A second place in which the IR chain is broken is through decreased salience in the present situation—as it happens and as it is remembered in digital spaces. Specifically, this is rooted in an inability to tag and be tagged. The abstainer is not able to publicly document the event, nor be publicly documented. Digital content produced in relation to the event therefore leaves out the abstainer, reducing hir role in the situation, and erasing hir presence in public memory. This likely has consequences for future interactions.  Emotional energy is cumulative, and a diminished role at the original ritual, as well as an absence from the remembered ritual, sets the stage for marginalization and dis-integration in future rituals.

Different Cognitive Plane

Finally, I argue that the IR chain is broken as the abstainer literally experiences social interaction on a different cognitive plane than hir interaction partner(s). Emotional energy is produced collectively, and rests on shared experience. The pervasiveness of social media permeates not only what we do in the world, but also how we experience the world. For the contemporary social-media-infused cyborg, funny moments are potential status updates, special gatherings are potential profile pictures, and night clubs are potential check-in spots. This is not the case for the abstainer who cannot update, check-in, tag, or post.  The social media abstainer does not, as Jurgenson would say, share in the Facebook eye of hir social collaborators.

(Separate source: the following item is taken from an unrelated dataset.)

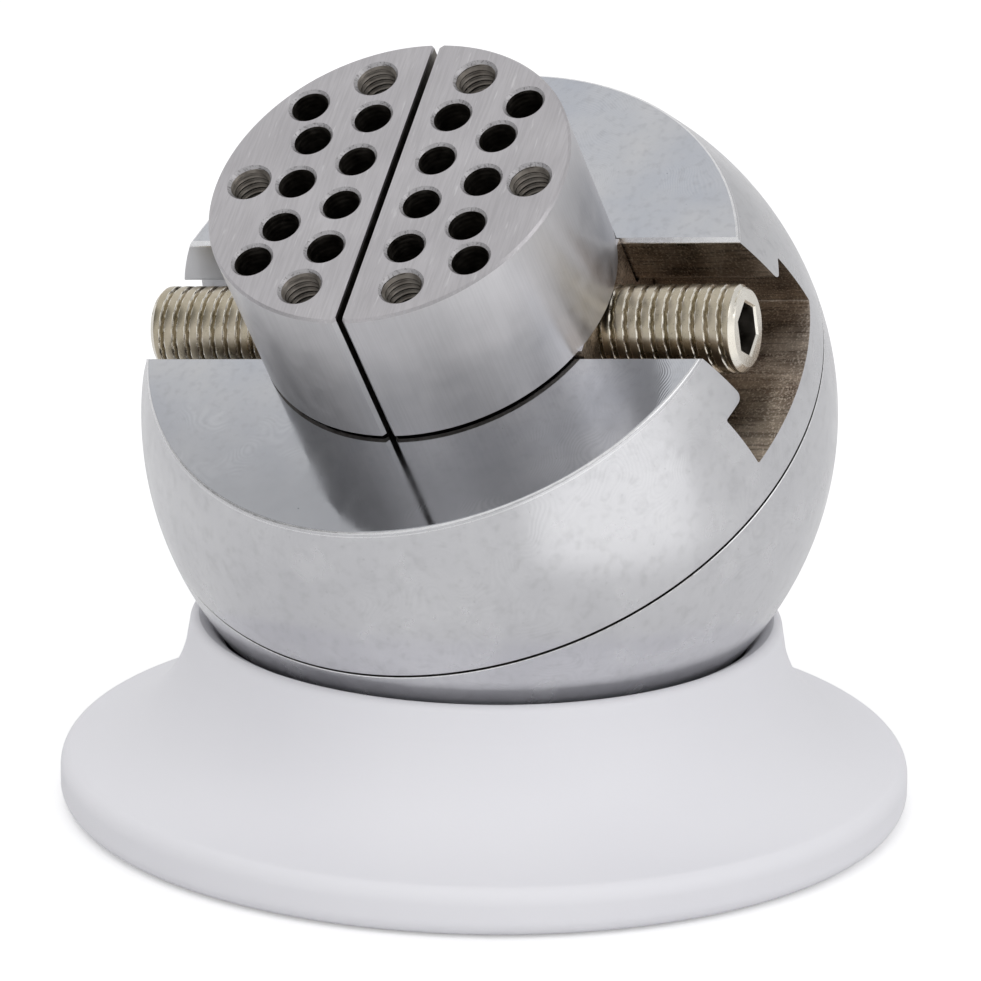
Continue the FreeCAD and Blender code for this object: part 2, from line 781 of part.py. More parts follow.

In contrast to Collin’s arguments about the (lack of a) relationship between emotional energy and digital interaction, I show here how his theory can help us tease apart and penetrate the mechanisms by which social media abstention results in serious social costs. These mechanisms and their consequences should be kept in mind when thinking about social media participation as a voluntary activity. If we take seriously the high costs of abstention, we also must take seriously user concerns about platform architectures, privacy policies, and corporate profit earnings. In turn, the advice to “just quit if you don’t like it” loses significant steam.